# [DIRECTION]
Your answer should consist solely of the lines from the one with "make_door(brushed, door_axis)" through the one with "obj.parent = empty", copied exactly, endpoints included.

# [EXCERPTED RECORDS]
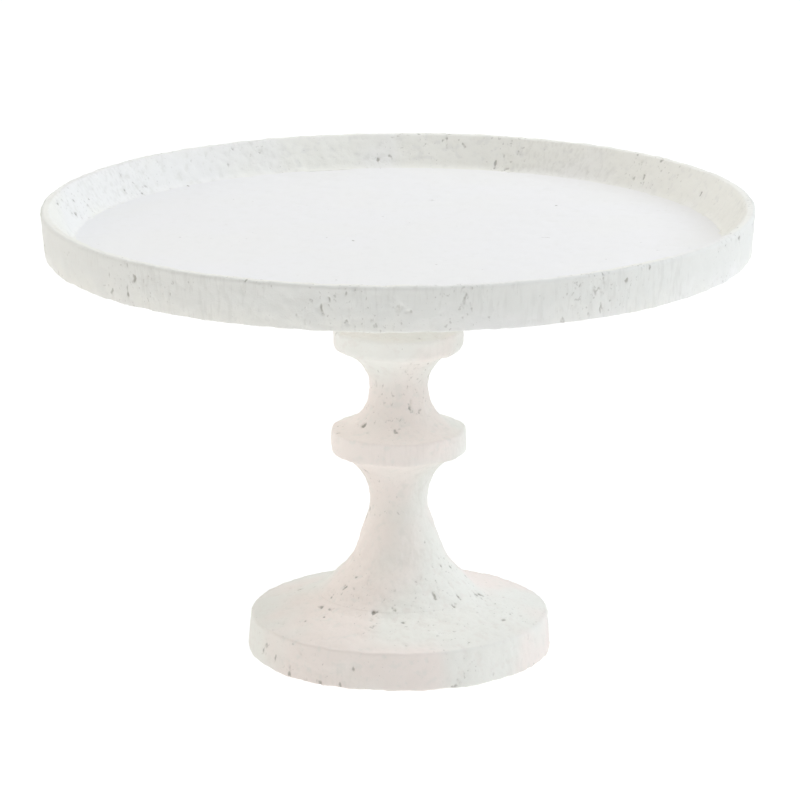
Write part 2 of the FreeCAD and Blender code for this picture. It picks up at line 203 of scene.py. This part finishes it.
def beechDowelRod():
    # Beech, planed to a rod and left bare. To the eye: pale pinkish tan with short dark flecks along it.
    finish = {"light": "#D9B88C", "dark": "#B98F63", "roughness": 0.6, "grain": 0.6 * mm,
              "along": 0.12, "fleckRange": (0.42, 0.62), "grainHeight": 0.05 * mm,
              "grainStrength": 0.4}
    material, tree, shader, place = newMaterial("beechDowelRod")
    along = {0: place, 1: (1.0, 1.0, finish["along"])}
    along = addNode(tree, "ShaderNodeVectorMath", along, operation="MULTIPLY")
    grain = {"Vector": along, "Scale": 1 / finish["grain"], "Detail": 2.0}
    grain = addNode(tree, "ShaderNodeTexNoise", grain)
    dark, light = finish["fleckRange"]
    fleck = addNode(tree, "ShaderNodeMapRange", {"Value": grain, 1: dark, 2: light})
    mix = {0: fleck, 6: srgb(finish["dark"]), 7: srgb(finish["light"])}
    color = addNode(tree, "ShaderNodeMix", mix, data_type="RGBA").node.outputs[2]
    tree.links.new(color, shader.inputs["Base Color"])
    shader.inputs["Roughness"].default_value = finish["roughness"]
    bump = {"Height": grain, "Strength": finish["grainStrength"], "Distance": finish["grainHeight"]}
    tree.links.new(addNode(tree, "ShaderNodeBump", bump), shader.inputs["Normal"])
    return material


def pressedWoolFelt():
    # Wool felt, wetted, pressed and punched to discs. To the eye: soft oatmeal with crossing fibres.
    finish = {"light": "#DDD8CD", "dark": "#B4AC9D", "roughness": 1.0, "sheen": 0.3,
              "fibre": 0.35 * mm, "along": 0.3, "fibreRange": (0.45, 0.70),
              "fibreHeight": 0.15 * mm, "fibreStrength": 0.8}
    material, tree, shader, place = newMaterial("pressedWoolFelt")
    weave = 0.0
    for lay in ((1.0, finish["along"], 1.0), (finish["along"], 1.0, 1.0)):
        along = addNode(tree, "ShaderNodeVectorMath", {0: place, 1: lay}, operation="MULTIPLY")
        fibres = {"Vector": along, "Scale": 1 / finish["fibre"], "Detail": 3.0, "Roughness": 0.7}
        fibres = addNode(tree, "ShaderNodeTexNoise", fibres)
        weave = addNode(tree, "ShaderNodeMath", {0: weave, 1: fibres}, operation="MAXIMUM")
    dark, light = finish["fibreRange"]
    share = addNode(tree, "ShaderNodeMapRange", {"Value": weave, 1: dark, 2: light})
    mix = {0: share, 6: srgb(finish["dark"]), 7: srgb(finish["light"])}
    color = addNode(tree, "ShaderNodeMix", mix, data_type="RGBA").node.outputs[2]
    tree.links.new(color, shader.inputs["Base Color"])
    shader.inputs["Roughness"].default_value = finish["roughness"]
    shader.inputs["Sheen Weight"].default_value = finish["sheen"]
    bump = {"Height": weave, "Strength": finish["fibreStrength"], "Distance": finish["fibreHeight"]}
    tree.links.new(addNode(tree, "ShaderNodeBump", bump), shader.inputs["Normal"])
    return material


# Sand and patch are sizes, and a lower pitStart gives more pits. From the first edge radius to the
# second the coat turns greyer: painted shade on the rim's outer side. A range is the noise level where a
# tint begins and where it is full. The Thin and Dark rows give the same two levels, then how strong the tint
# gets.
rimCoat = {"cool": "#F5F5F3", "warm": "#F5F5EF", "thin": "#EBEBE7", "pit": "#A5A29B", "pitStart": 0.70,
           "paintedOuterShade": "#ECEDE9", "edge": (150.2 * mm, 151.5 * mm), "streak": 0.09,
           "streakRange": (0.52, 0.36), "patch": 55 * mm, "patchRange": (0.42, 0.60),
           "patchShift": (-0.35, -0.34, -0.29), "dabThin": (0.46, 0.28, 0.6),
           "gritThin": (0.38, 0.24, 0.6), "prickDark": (0.0, 0.8, 0.35), "pitDark": (0.0, 0.9, 0.75),
           "sand": 0.7 * mm, "roughness": 0.92, "ior": 1.5, "bumpStrength": 0.6,
           "bumpHeight": 0.22 * mm}
floorCoat = dict(rimCoat, cool="#F4F4F4", warm="#F4F4F3", thin="#F1F1F0", pitStart=0.79, streak=0.0)
pedestalCoat = dict(rimCoat, cool="#F2F2EC", warm="#F7EFE9", thin="#EDEAE4", pitStart=0.715, streak=0.04,
                    patchShift=(0.22, 0.03, -0.18))
tray = sandedGessoCoat("sandedGessoRim", rimCoat)
panelCoat = sandedGessoCoat("sandedGessoFloor", floorCoat)
pedestal = sandedGessoCoat("sandedGessoPedestal", pedestalCoat)
zinc = brightZincPlate()
felt = pressedWoolFelt()
nodeFinish = {"coated_wood": pedestal, "zinc_steel": zinc, "dowel_wood": beechDowelRod(), "felt": felt}
print("materials made")


def newTree(name, sizes):
    # a modifier tree with one named input for each size
    tree = bpy.data.node_groups.new(name, "GeometryNodeTree")
    tree.is_modifier = True
    tree.interface.new_socket(name="Geometry", in_out="INPUT", socket_type="NodeSocketGeometry")
    for label, kind in sizes.items():
        tree.interface.new_socket(name=label, in_out="INPUT", socket_type="NodeSocket" + kind)
    tree.interface.new_socket(name="Geometry", in_out="OUTPUT", socket_type="NodeSocketGeometry")
    return tree, addNode(tree, "NodeGroupInput").node.outputs


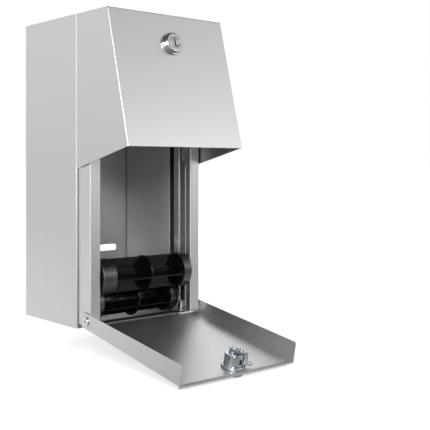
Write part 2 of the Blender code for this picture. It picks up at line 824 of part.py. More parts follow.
def make_cup(name, side, plastic, parent):
    """End cap of the spool, open towards the middle."""
    outer_x = cup_outer_x[side]
    rim_x = cup_rim_x[side]
    end_x = outer_x - cup_end
    bore = axle_radius + seat_gap
    skirt = spool_radius - cup_wall
    profile = [
        (bore, outer_x), (spool_radius - cup_round, outer_x), (spool_radius, outer_x - cup_round),
        (spool_radius, rim_x), (skirt, rim_x), (skirt, end_x), (bore, end_x)]
    cup = turned([(radius, side * height) for radius, height in profile], "x", spool_steps)
    keep(cup, name, plastic, parent, is_round=True)


def make_runner(name, side, radius, reach, plastic, parent):
    """Capped sleeve on the axle's end that rides in the track."""
    start = cup_outer_x[side] + seat_gap
    end = guide_x + reach
    bore = axle_radius + seat_gap
    profile = [
        (0, end), (radius - runner_round, end), (radius, end - runner_round), (radius, start),
        (bore, start), (bore, end - runner_cap), (0, end - runner_cap)]
    runner = turned([(width, side * height) for width, height in profile], "x", small_steps)
    keep(runner, name, plastic, parent, is_round=True)


def make_axle(name, reach, steel, parent):
    end = guide_x + reach - runner_cap - seat_gap
    keep(prism(circle(axle_radius, small_steps), "x", -end, end), name, steel, parent, is_round=True)


def make_spindle(level, fin_lean, runner_radius, reach, plastic, steel, parent):
    make_axle(level + "_axle", reach, steel, parent)
    make_spool(level + "_spool", fin_lean, plastic, parent)
    for word, side in sides:
        make_cup(level + "_cup_" + word, side, plastic, parent)
        make_runner(level + "_runner_" + word, side, runner_radius, reach, plastic, parent)


clear_scene()

brushed = make_finish("brushed_stainless", (0.56, 0.56, 0.57), 1, 0.34)
bright = make_finish("bright_steel", (0.66, 0.66, 0.67), 1, 0.22)
chrome = make_finish("chrome_plate", (0.78, 0.79, 0.80), 1, 0.10)
black = make_finish("black_plastic", (0.018, 0.018, 0.020), 0, 0.28)

wall_foot = make_axis("wall_foot", (0, 0, -case_height / 2))
hood_axis = make_axis("hood_axis", (0, hinge_y, hinge_height), wall_foot)
door_axis = make_axis("door_axis", (0, pivot_y, pivot_z), wall_foot, door_droop)
lock_place = on_hood_front(0, 0)
hood_lock_axis = make_axis(
    "hood_lock_axis", (0, lock_place[0] - hinge_y, lock_place[1] - hinge_height), hood_axis,
    math.pi / 2 - hood_tilt)
door_lock_axis = make_axis(
    "door_lock_axis", (door_lock_offset, door_lock_y, door_under), door_axis, math.pi)
lower_axis = make_axis("lower_axis", (0, lower_axis_y, lower_axis_z), wall_foot)
upper_axis = make_axis("upper_axis", (0, upper_axis_y, upper_axis_z), wall_foot)

make_case(brushed, wall_foot)
make_sill(brushed, wall_foot)
make_strike(bright, wall_foot)
for word, side in sides:
    make_guide("guide_" + word, side, brushed, wall_foot)
    make_slot_rail("slot_rail_" + word, side, brushed, wall_foot)
    make_post("post_" + word, side, brushed, wall_foot)
    make_track_foot("track_foot_" + word, side, bright, wall_foot)
    make_door_pin("door_pin_" + word, side, bright, door_axis)
    make_hood_pin("hood_pin_" + word, side, bright, hood_axis)

make_hood(brushed, hood_axis)
make_lock("hood_lock", chrome, hood_lock_axis)
make_hood_cam(bright, hood_lock_axis)

make_door(brushed, door_axis)
make_lock("door_lock", chrome, door_lock_axis)
make_door_cam(chrome, door_lock_axis)

make_spindle("lower", lower_fin_lean, lower_runner_radius, lower_runner_reach, black, bright, lower_axis)
make_spindle("upper", upper_fin_lean, upper_runner_radius, upper_runner_reach, black, bright, upper_axis)
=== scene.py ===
import json
import math

import bmesh
import bpy
from mathutils import Matrix, Vector


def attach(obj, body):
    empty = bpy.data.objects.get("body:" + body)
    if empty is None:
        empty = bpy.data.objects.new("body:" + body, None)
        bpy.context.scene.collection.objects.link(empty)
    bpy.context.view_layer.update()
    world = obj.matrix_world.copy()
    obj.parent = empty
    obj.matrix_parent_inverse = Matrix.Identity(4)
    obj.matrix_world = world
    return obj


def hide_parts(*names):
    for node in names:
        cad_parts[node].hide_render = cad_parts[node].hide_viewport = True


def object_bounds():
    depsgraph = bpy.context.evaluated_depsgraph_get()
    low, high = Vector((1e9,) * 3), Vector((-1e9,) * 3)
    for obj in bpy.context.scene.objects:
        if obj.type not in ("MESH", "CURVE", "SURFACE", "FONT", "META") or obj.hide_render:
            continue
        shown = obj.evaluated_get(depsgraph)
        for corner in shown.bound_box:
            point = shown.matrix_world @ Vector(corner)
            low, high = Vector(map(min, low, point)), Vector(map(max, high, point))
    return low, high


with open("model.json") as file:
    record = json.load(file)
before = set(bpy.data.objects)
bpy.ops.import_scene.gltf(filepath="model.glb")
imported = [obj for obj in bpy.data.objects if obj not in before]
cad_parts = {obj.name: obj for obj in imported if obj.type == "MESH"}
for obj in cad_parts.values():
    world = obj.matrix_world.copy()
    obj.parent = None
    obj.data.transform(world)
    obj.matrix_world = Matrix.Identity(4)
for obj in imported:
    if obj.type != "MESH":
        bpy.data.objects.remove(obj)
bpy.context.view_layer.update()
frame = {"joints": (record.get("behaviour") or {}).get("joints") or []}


# The case is one blank of 1 mm stainless sheet, folded into a box with an open front and welded at the
# corners. It is brushed along its height. The open front keeps a flange down each side, wider behind the
# hood, and a low lip along its foot. Four slots in its back are for fixing it to a wall.
case_sheet = 0.0010
case_width = 0.137
case_height = 0.300
case_depth = 0.0992
case_bend = 0.0016
case_flange = 0.0073
case_flange_low = 0.0035
case_flange_step = 0.157
case_lip = 0.0030
case_lip_width = 0.115
case_edge = 0.00018
wall_slot_spacing = (0.060, 0.173)
wall_slot_length = 0.030
wall_slot_width = 0.0068
wall_slot_corner = 0.0030
arc_step = math.radians(12)
overrun = 0.002
foot_place = Matrix.Translation((0, 0, -case_height / 2))
upright = Vector((0, 0, 1))
sides = (("left", -1), ("right", 1))
edge_angle = math.radians(35)
edge_segments = 2
end_on_share = 0.8
noise_shares = (0.28, 0.72)
line_width = 0.00022
line_length = 0.020
line_share = 0.55
line_depth = 0.000004
line_bump_share = 0.20
line_dulling = 0.02
band_width = 0.0035
band_length = 0.180
patch_size = 0.045
patch_dulling = 0.015
dark_steel_shares = (0.975, 0.975, 0.978)
light_steel_shares = (1.02, 1.02, 1.024)
steel_anisotropy_share = 0.3


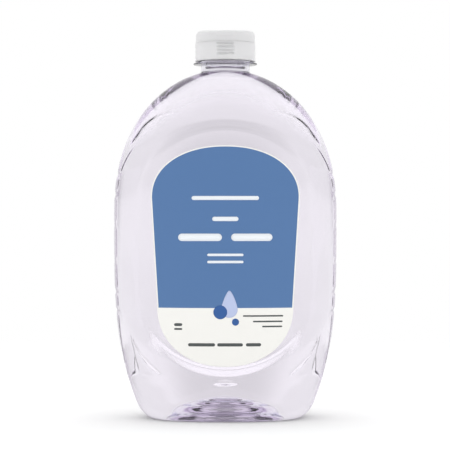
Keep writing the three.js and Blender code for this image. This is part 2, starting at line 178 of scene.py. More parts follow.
NECK_STEP, CLOSURE_STEP, LID_STEP, WASHER_STEP = 0.5, 0.22, 0.3, 0.6  # longest stretches of turned outlines
TURNED_COLUMNS = 192
WEB_RINGS = 13

LABEL_POINTS, LABEL_FINE_POINTS = 90, 600  # heights up each side of a label's edge
FILM_SHARES = [1, 0.992, 0.975, 0.94, *np.linspace(0.9, 0.1, 14), 0.04]
PLATE_SHARES = [0, 0.2, 0.5, 0.8, 1]
BAR_STEP, BAR_END_RINGS = 1.2, 8  # longest stretch along a printed bar, and rings round its end
DISC_POINTS, DROP_POINTS, FLOOR_POINTS = 40, 64, 96

# ---- Colours and light ---------------------------------------------------------------------------------

PET_IOR, SOAP_IOR = 1.57, 1.36
PET_TINT, PET_DENSITY = (0.42, 0.36, 0.74), 26
SOAP_TINT, SOAP_DENSITY = (0.42, 0.20, 0.55), 2.9
OFF_WHITE = (0.905, 0.898, 0.86)
LABEL_BLUE = (0.076, 0.178, 0.388)
INKS = {
    "pale_ink": (0.86, 0.9, 0.94), "grey_ink": (0.07, 0.08, 0.08), "drop_ink": (0.5, 0.57, 0.8),
    "bubble_ink": (0.02, 0.1, 0.33),
}
CLOSURE_WHITE = (0.945, 0.942, 0.955)
FOAM_WHITE = (0.88, 0.88, 0.86)
FLOOR_GREY = (0.88, 0.88, 0.88)
FLOOR_PAINTED_GLOW = 0.1  # painted glow: the floor gives off a faint light of its own, which lightens the shade under and round the bottle
FLOOR_FADE_FROM, FLOOR_FADE_TO = 0.2, 0.8  # in metres from the middle

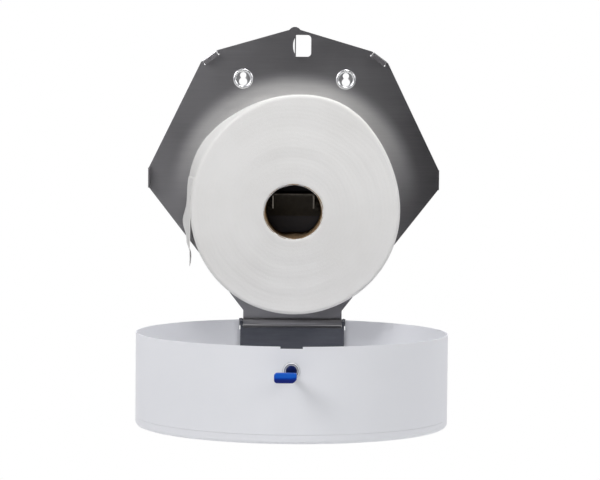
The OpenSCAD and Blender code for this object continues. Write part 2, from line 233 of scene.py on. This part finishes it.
def spindle_finish():
    """The raw, low-gloss steel of the spindle and its rivets, with painted shade along the top of the
    spindle.
    """
    raw = Finish("raw_steel", Metallic=0.8)
    (z,) = raw.axes("Z")
    clouds = raw.noise(40, 3)
    grain = raw.noise(160, 3, (1, 0.3, 1))
    # Painted shade: darker along the top of the spindle inside the core.
    shaded = z.step(spindle_high.z - 0.0026, spindle_high.z - 0.0018)
    raw.feed("Base Color", raw.ramp(clouds * 0.6 + grain * 0.4 - shaded * 0.45, [
        (0.00, (0.030, 0.026, 0.020)),
        (0.30, (0.120, 0.108, 0.090)),
        (0.70, (0.210, 0.190, 0.160)),
    ]))
    raw.feed("Roughness", 0.42 + grain * 0.14)
    raw.bump(grain, 0.00002)
    return raw.material


def dark_steel_finish():
    """The hinge's steel, darker and bluer than the backplate's."""
    hinge_steel = Finish("dark_hinge_steel", Metallic=1.0)
    clouds = hinge_steel.noise(22, 3)
    grain = hinge_steel.noise(120, 3, (0.3, 1, 6))
    tone = clouds * 0.65 + grain * 0.35
    hinge_steel.feed("Base Color", hinge_steel.ramp(tone, [
        (0.30, (0.095, 0.100, 0.118)),
        (0.70, (0.155, 0.160, 0.182)),
    ]))
    hinge_steel.feed("Roughness", 0.36 + grain * 0.12)
    hinge_steel.bump(grain, 0.00002)
    return hinge_steel.material


def paint_finish():
    """The cover's white powder coat, with its orange peel."""
    paint = Finish("white_powder_coat", **{"Specular IOR Level": 0.4})
    clouds = paint.noise(12, 2)
    peel = paint.noise(750, 2)
    paint.feed("Base Color", paint.ramp(clouds * 0.8 + peel * 0.2, [
        (0.25, (0.788, 0.792, 0.822)),
        (0.75, (0.822, 0.826, 0.852)),
    ]))
    paint.feed("Roughness", 0.34 + peel * 0.12)
    paint.bump(peel, 0.00002)
    return paint.material


def zinc_finish():
    """Bright zinc plate on rivets, pins and grommets."""
    zinc = Finish("bright_zinc", Metallic=1.0)
    bloom = zinc.noise(260, 3)
    wear = zinc.noise(1500, 2)
    zinc.feed("Base Color", zinc.ramp(bloom, [
        (0.35, (0.740, 0.745, 0.760)),
        (0.65, (0.880, 0.885, 0.890)),
    ]))
    zinc.feed("Roughness", 0.22 + bloom * 0.16)
    zinc.bump(wear, 0.00001)
    return zinc.material


def chrome_finish():
    """The lock's chrome ring, with faint turning marks, and painted shade in dark lines at its groove
    and round its rim.
    """
    chrome = Finish("lock_chrome", Metallic=0.45)
    x, z = chrome.axes("XZ")
    radius = (x.power(2) + (z - LOCK_Z).power(2)).power(0.5)
    turning = (radius * 14000).sine()
    smudge = chrome.noise(300, 2)
    groove_radius = 0.0064
    groove = 1 - (radius - groove_radius).size().step(0.0002, 0.0005)
    rim = radius.step(0.0074, 0.0079)
    bright = chrome.ramp(smudge, [
        (0.3, (0.860, 0.865, 0.875)),
        (0.7, (0.940, 0.942, 0.948)),
    ])
    # Painted shade: dark lines at the groove and round the rim.
    shade = groove * 0.8 + rim * 0.55
    chrome.feed("Base Color", chrome.blend(shade, bright, (0.10, 0.11, 0.13, 1)))
    chrome.feed("Roughness", 0.24 + smudge * 0.10)
    chrome.bump(turning * 0.5 + 0.5, 0.000004)
    return chrome.material


def plug_finish():
    """The lock's plug, coloured near-black as painted shade in the lock's bore."""
    plug = Finish("lock_plug_metal", Metallic=0.9)
    mottle = plug.noise(700, 3)
    # Painted shade: near-black for the shade inside the lock's bore.
    plug.feed("Base Color", plug.ramp(mottle, [
        (0.3, (0.020, 0.024, 0.045)),
        (0.7, (0.055, 0.060, 0.090)),
    ]))
    plug.feed("Roughness", 0.30 + mottle * 0.15)
    plug.bump(mottle, 0.00001)
    return plug.material


def key_finish():
    """The key's moulded blue plastic, with painted light and shade: lighter on top, deeper blue in its
    lower half.
    """
    blue = Finish("key_blue_plastic", **{"Specular IOR Level": 0.10})
    (z,) = blue.axes("Z")
    flow = blue.noise(120, 3, (1, 1, 0.4))
    grain = blue.noise(2500, 2)
    # Painted light and shade: lighter in the upper half, deeper blue below.
    upper = z.step(key_low.z + 0.0035, key_low.z + 0.0075)
    blue.feed("Base Color", blue.ramp(upper * 0.75 + flow * 0.25, [
        (0.10, (0.0004, 0.008, 0.160)),
        (0.55, (0.0006, 0.040, 0.340)),
        (0.95, (0.0010, 0.085, 0.440)),
    ]))
    blue.feed("Roughness", 0.40 + grain * 0.12)
    blue.bump(grain, 0.000015)
    return blue.material


def shaded_blue_finish():
    """A darker copy of the key's blue for its hub and stem: painted shade."""
    shaded_blue = Finish("key_shaded_blue_plastic", **{"Specular IOR Level": 0.15})
    flow = shaded_blue.noise(160, 3)
    # Painted shade: the key's blue made darker for the hub and stem.
    shaded_blue.feed("Base Color", shaded_blue.ramp(flow, [
        (0.30, (0.002, 0.006, 0.050)),
        (0.70, (0.004, 0.014, 0.095)),
    ]))
    shaded_blue.feed("Roughness", 0.24 + flow * 0.12)
    shaded_blue.bump(flow, 0.00001)
    return shaded_blue.material


def cardboard_finish():
    """The core's brown board: spiral ply seams and short fibres."""
    board = Finish("core_cardboard", **{"Specular IOR Level": 0.25})
    x, y, z = board.axes()
    turn = z.math("ARCTAN2", x)
    spiral = (turn + y * 88).sine()
    seam = (spiral - 0.93).step(0.0, 0.06)
    fibres = board.noise(500, 4, (1, 0.25, 1))
    blotches = board.noise(60, 3)
    colour = board.ramp(fibres * 0.55 + blotches * 0.45, [
        (0.28, (0.165, 0.105, 0.055)),
        (0.50, (0.285, 0.190, 0.105)),
        (0.74, (0.430, 0.310, 0.185)),
    ])
    board.feed("Base Color", board.blend(seam * 0.55, colour, (0.090, 0.045, 0.020, 1)))
    board.feed("Roughness", 0.72 + fibres * 0.2)
    board.bump(fibres * 0.6 + (1 - seam) * 0.4, 0.00012)
    return board.material


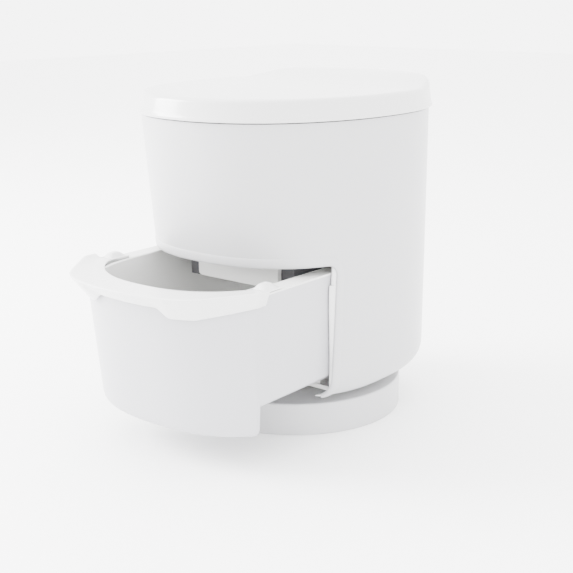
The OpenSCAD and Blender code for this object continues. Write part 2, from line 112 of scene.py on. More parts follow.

# [THE RESULT]
make_door(brushed, door_axis)
make_lock("door_lock", chrome, door_lock_axis)
make_door_cam(chrome, door_lock_axis)

make_spindle("lower", lower_fin_lean, lower_runner_radius, lower_runner_reach, black, bright, lower_axis)
make_spindle("upper", upper_fin_lean, upper_runner_radius, upper_runner_reach, black, bright, upper_axis)
=== scene.py ===
import json
import math

import bmesh
import bpy
from mathutils import Matrix, Vector


def attach(obj, body):
    empty = bpy.data.objects.get("body:" + body)
    if empty is None:
        empty = bpy.data.objects.new("body:" + body, None)
        bpy.context.scene.collection.objects.link(empty)
    bpy.context.view_layer.update()
    world = obj.matrix_world.copy()
    obj.parent = empty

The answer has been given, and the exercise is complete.